▶ [OBJECTIVE]:
Can all of these lines be returned exactly?

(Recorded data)
-- BEGIN --
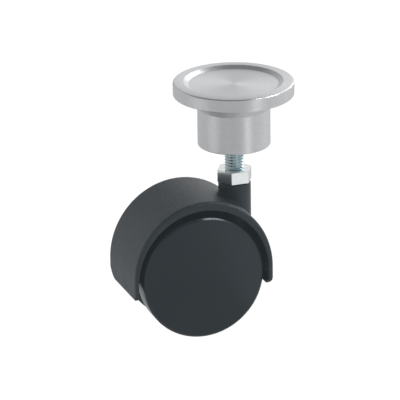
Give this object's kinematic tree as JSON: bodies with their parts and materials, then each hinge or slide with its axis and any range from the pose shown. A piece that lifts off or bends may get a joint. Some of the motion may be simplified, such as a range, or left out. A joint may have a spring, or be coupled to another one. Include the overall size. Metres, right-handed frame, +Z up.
{
  "type": "furniture castor",
  "caption": "Hooded furniture castor with side wheels under a black hood, a threaded swivel stem with a hexagon collar, and a round aluminium adapter plate with a tapped boss.",
  "frame": {"origin": "middle of the adapter plate's recess floor, on the swivel axis", "axes": "+Z up along the swivel axis, +X the way the castor rolls with its wheels trailing at -X, +Y along the axle to the left wheel"},
  "size_m": [0.0744, 0.05, 0.104],
  "materials": {
    "plate_aluminium": "satin, turned",
    "zinc_steel": "bright zinc plate with a faint blue-green tint",
    "spring_steel": "plain spring steel",
    "hood_plastic": "matt black, finely textured",
    "wheel_plastic": "smooth satin black",
    "acetal": "plain black"
  },
  "bodies": {
    "plate": {"adapter_plate": "plate_aluminium"},
    "lift": {"thrust_washer": "acetal"},
    "stem": {"threaded_stem": "zinc_steel", "retaining_ring": "spring_steel"},
    "castor_body": {"housing": "hood_plastic", "upper_bush": "acetal", "lower_bush": "acetal", "axle": "zinc_steel", "spacer_washer_left": "acetal", "spacer_washer_right": "acetal", "axle_clip_left": "spring_steel", "axle_clip_right": "spring_steel"},
    "left_wheel": {"wheel_left": "wheel_plastic", "wheel_cover_left": "wheel_plastic", "hub_bush_left": "acetal"},
    "right_wheel": {"wheel_right": "wheel_plastic", "wheel_cover_right": "wheel_plastic", "hub_bush_right": "acetal"}
  },
  "joints": [
    {"name": "stem_travel", "type": "slide", "parent": "plate", "child": "lift", "axis": [0, 0, 1], "range_m": [0, 0.0105]},
    {"name": "stem_turn", "type": "hinge", "parent": "lift", "child": "stem", "pos_m": [0, 0, 0], "axis": [0, 0, 1], "range_deg": [0, 3027.6]},
    {"name": "swivel", "type": "hinge", "parent": "stem", "child": "castor_body", "pos_m": [0, 0, 0], "axis": [0, 0, 1], "continuous": true},
    {"name": "left_wheel_spin", "type": "hinge", "parent": "castor_body", "child": "left_wheel", "pos_m": [-0.0196, 0, -0.0768], "axis": [0, 1, 0], "continuous": true},
    {"name": "right_wheel_spin", "type": "hinge", "parent": "castor_body", "child": "right_wheel", "pos_m": [-0.0196, 0, -0.0768], "axis": [0, 1, 0], "continuous": true}
  ],
  "couplings": [
    {"joint": "stem_turn", "follows": "stem_travel", "rad_per_m": 5026.5}
  ]
}
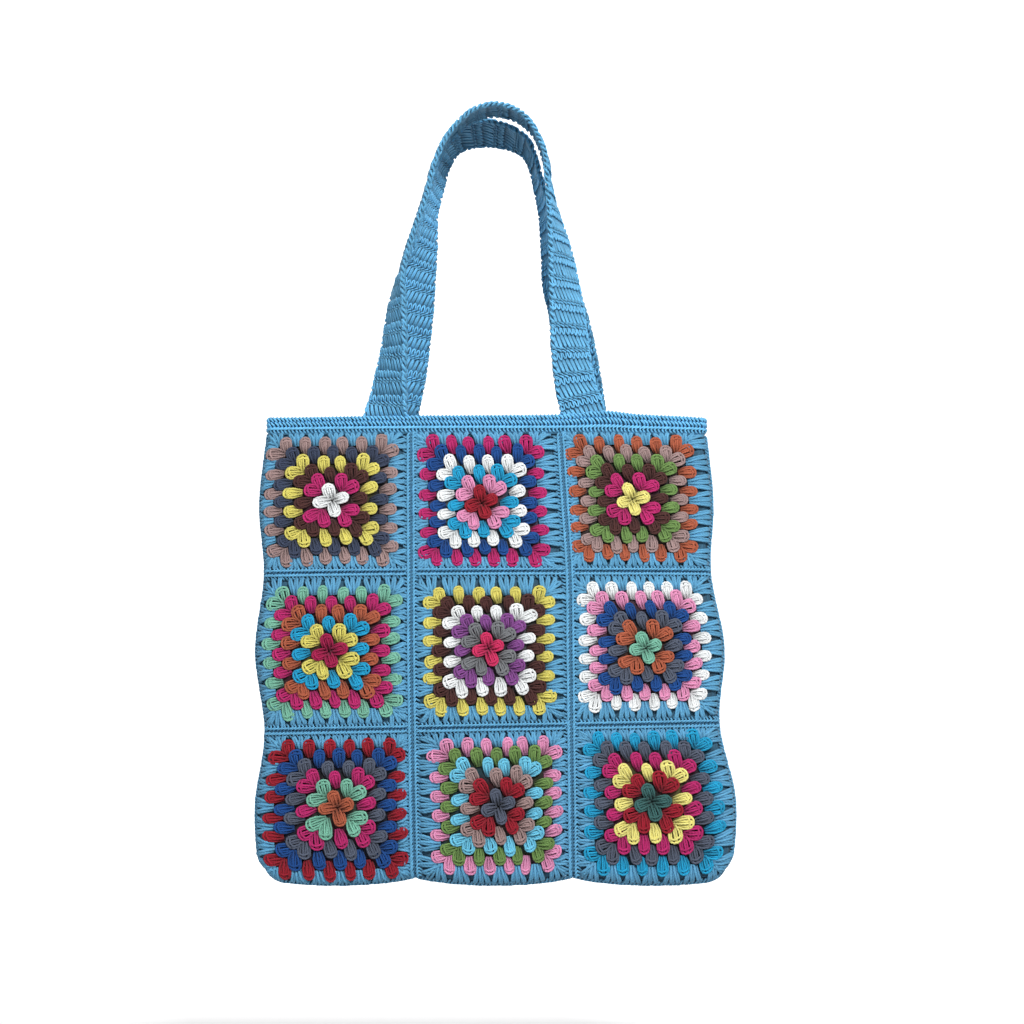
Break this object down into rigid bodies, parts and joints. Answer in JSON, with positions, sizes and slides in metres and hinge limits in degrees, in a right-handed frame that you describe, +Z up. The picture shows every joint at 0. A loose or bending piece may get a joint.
-- END --
▶ [CORRECT RESULT]:
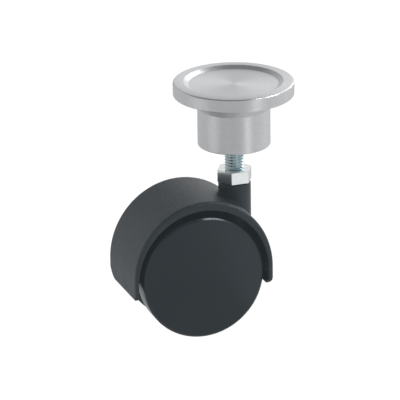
Give this object's kinematic tree as JSON: bodies with their parts and materials, then each hinge or slide with its axis and any range from the pose shown. A piece that lifts off or bends may get a joint. Some of the motion may be simplified, such as a range, or left out. A joint may have a spring, or be coupled to another one. Include the overall size. Metres, right-handed frame, +Z up.
{
  "type": "furniture castor",
  "caption": "Hooded furniture castor with side wheels under a black hood, a threaded swivel stem with a hexagon collar, and a round aluminium adapter plate with a tapped boss.",
  "frame": {"origin": "middle of the adapter plate's recess floor, on the swivel axis", "axes": "+Z up along the swivel axis, +X the way the castor rolls with its wheels trailing at -X, +Y along the axle to the left wheel"},
  "size_m": [0.0744, 0.05, 0.104],
  "materials": {
    "plate_aluminium": "satin, turned",
    "zinc_steel": "bright zinc plate with a faint blue-green tint",
    "spring_steel": "plain spring steel",
    "hood_plastic": "matt black, finely textured",
    "wheel_plastic": "smooth satin black",
    "acetal": "plain black"
  },
  "bodies": {
    "plate": {"adapter_plate": "plate_aluminium"},
    "lift": {"thrust_washer": "acetal"},
    "stem": {"threaded_stem": "zinc_steel", "retaining_ring": "spring_steel"},
    "castor_body": {"housing": "hood_plastic", "upper_bush": "acetal", "lower_bush": "acetal", "axle": "zinc_steel", "spacer_washer_left": "acetal", "spacer_washer_right": "acetal", "axle_clip_left": "spring_steel", "axle_clip_right": "spring_steel"},
    "left_wheel": {"wheel_left": "wheel_plastic", "wheel_cover_left": "wheel_plastic", "hub_bush_left": "acetal"},
    "right_wheel": {"wheel_right": "wheel_plastic", "wheel_cover_right": "wheel_plastic", "hub_bush_right": "acetal"}
  },
  "joints": [
    {"name": "stem_travel", "type": "slide", "parent": "plate", "child": "lift", "axis": [0, 0, 1], "range_m": [0, 0.0105]},
    {"name": "stem_turn", "type": "hinge", "parent": "lift", "child": "stem", "pos_m": [0, 0, 0], "axis": [0, 0, 1], "range_deg": [0, 3027.6]},
    {"name": "swivel", "type": "hinge", "parent": "stem", "child": "castor_body", "pos_m": [0, 0, 0], "axis": [0, 0, 1], "continuous": true},
    {"name": "left_wheel_spin", "type": "hinge", "parent": "castor_body", "child": "left_wheel", "pos_m": [-0.0196, 0, -0.0768], "axis": [0, 1, 0], "continuous": true},
    {"name": "right_wheel_spin", "type": "hinge", "parent": "castor_body", "child": "right_wheel", "pos_m": [-0.0196, 0, -0.0768], "axis": [0, 1, 0], "continuous": true}
  ],
  "couplings": [
    {"joint": "stem_turn", "follows": "stem_travel", "rad_per_m": 5026.5}
  ]
}
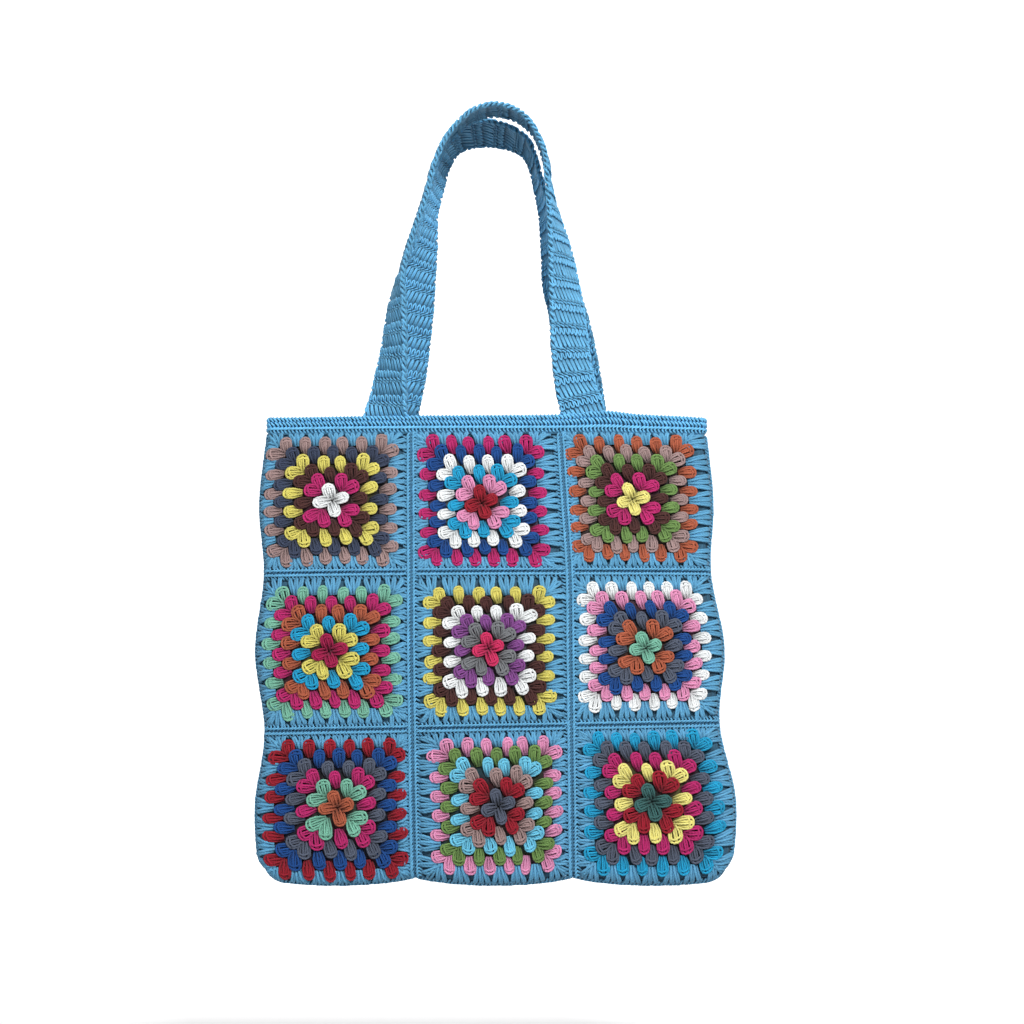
Break this object down into rigid bodies, parts and joints. Answer in JSON, with positions, sizes and slides in metres and hinge limits in degrees, in a right-handed frame that you describe, +Z up. The picture shows every joint at 0. A loose or bending piece may get a joint.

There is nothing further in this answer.